First baseman Yuli Gurriel led the charge on Friday, smashing a grand slam in the first inning and tacking on a two-run homer in the second and RBI single in the fifth to help the Astros to a seven-run lead. The Angels eventually returned fire, first with Mike Trout‘s 418-foot homer in the sixth, then with an RBI hit from Francisco Arcia in the seventh, but they couldn’t close the gap in time to overtake the Astros.

On the mound, right-hander Gerrit Cole clinched his 15th win of the year after holding the Angels to seven innings of three-run, 12-strikeout ball.

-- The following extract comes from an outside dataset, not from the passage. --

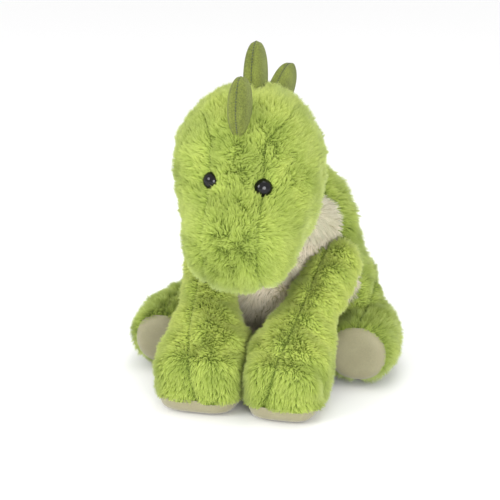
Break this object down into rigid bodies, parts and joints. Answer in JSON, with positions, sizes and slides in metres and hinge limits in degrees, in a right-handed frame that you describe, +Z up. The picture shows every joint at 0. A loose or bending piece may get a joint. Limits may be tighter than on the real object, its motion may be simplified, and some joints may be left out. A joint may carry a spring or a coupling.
{
  "type": "plush dinosaur",
  "caption": "Seated plush dinosaur with hanging head, felt back spikes, domed eyes, cream belly and soles; head, legs and tail turn at their seams.",
  "frame": {"origin": "on the surface that the toy sits on, under the middle of its outline", "axes": "+Z up; the face looks along -Y; +X is towards the toy's own left; X = 0 is its plane of symmetry"},
  "size_m": [0.248, 0.291, 0.3119],
  "materials": {
    "green_plush": "long-pile plush fur fabric, apple green",
    "belly_plush": "long-pile plush fur fabric, cream",
    "sole_plush": "short smooth velour, cream",
    "felt": "olive felt",
    "stuffing": "polyester fibre fill, hidden",
    "eye_gloss": "polished black",
    "washer_plastic": "natural white, hidden"
  },
  "bodies": {
    "trunk": {"back_panel_left": "green_plush", "back_panel_right": "green_plush", "belly_panel": "belly_plush", "spike_back_left": "felt", "spike_back_right": "felt", "spike_rump_left": "felt", "spike_rump_right": "felt", "spike_shoulder_left": "felt", "spike_shoulder_right": "felt", "trunk_stuffing": "stuffing"},
    "neck": {"neck_sleeve": "green_plush", "neck_stuffing": "stuffing"},
    "head": {"eye_left": "eye_gloss", "eye_right": "eye_gloss", "eye_washer_left": "washer_plastic", "eye_washer_right": "washer_plastic", "head_gusset": "green_plush", "head_side_left": "green_plush", "head_side_right": "green_plush", "head_stuffing": "stuffing", "spike_brow_left": "felt", "spike_brow_right": "felt", "spike_crown_left": "felt", "spike_crown_right": "felt", "spike_nape_left": "felt", "spike_nape_right": "felt"},
    "front_leg_left": {"front_leg_inner_left": "green_plush", "front_leg_outer_left": "green_plush", "front_leg_stuffing_left": "stuffing", "paw_sole_left": "sole_plush"},
    "front_leg_right": {"front_leg_inner_right": "green_plush", "front_leg_outer_right": "green_plush", "front_leg_stuffing_right": "stuffing", "paw_sole_right": "sole_plush"},
    "hind_leg_left": {"foot_sole_left": "sole_plush", "hind_leg_inner_left": "green_plush", "hind_leg_outer_left": "green_plush", "hind_leg_stuffing_left": "stuffing"},
    "hind_leg_right": {"foot_sole_right": "sole_plush", "hind_leg_inner_right": "green_plush", "hind_leg_outer_right": "green_plush", "hind_leg_stuffing_right": "stuffing"},
    "tail": {"spike_tail_left": "felt", "spike_tail_right": "felt", "tail_panel_left": "green_plush", "tail_panel_right": "green_plush", "tail_stuffing": "stuffing"}
  },
  "joints": [
    {"name": "neck_nod", "type": "hinge", "parent": "trunk", "child": "neck", "pos_m": [0, 0.002, 0.182], "axis": [-1, 0, 0], "range_deg": [0, 40]},
    {"name": "head_tilt", "type": "hinge", "parent": "neck", "child": "head", "pos_m": [0, 0.002, 0.182], "axis": [0, -0.8882, 0.4594], "range_deg": [-20, 20]},
    {"name": "front_leg_left_lift", "type": "hinge", "parent": "trunk", "child": "front_leg_left", "pos_m": [0.055, -0.013, 0.11], "axis": [0, -1, 0], "range_deg": [0, 70]},
    {"name": "front_leg_right_lift", "type": "hinge", "parent": "trunk", "child": "front_leg_right", "pos_m": [-0.055, -0.013, 0.11], "axis": [0, 1, 0], "range_deg": [0, 70]},
    {"name": "hind_leg_left_swing", "type": "hinge", "parent": "trunk", "child": "hind_leg_left", "pos_m": [0.054, 0.05, 0.046], "axis": [1, 0, 0], "range_deg": [0, 80]},
    {"name": "hind_leg_right_swing", "type": "hinge", "parent": "trunk", "child": "hind_leg_right", "pos_m": [-0.054, 0.05, 0.046], "axis": [1, 0, 0], "range_deg": [0, 80]},
    {"name": "tail_sway", "type": "hinge", "parent": "trunk", "child": "tail", "pos_m": [0, 0.09, 0.047], "axis": [0, 0, 1], "range_deg": [-22, 22]}
  ]
}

His sixth strikeout of the night — delivered on an 83.1-MPH knuckle curveball to Kaleb Cowart — also marked the 1,000th strikeout of his career to date. He was backed by flawless performances by lefty reliever Tony Sipp and rookie right-hander Dean Deetz, both of whom turned in scoreless innings as the offense barreled toward an 11-3 finish with Jake Marisnick‘s sac bunt and George Springer‘s three-run shot in the eighth.

Despite having qualified for the playoffs, the Astros still carry a magic number of 6 as they look to clinch a third straight division title. They’re currently up against the Athletics, who entered Friday’s contest against the Twins just four games back of first place in the AL West.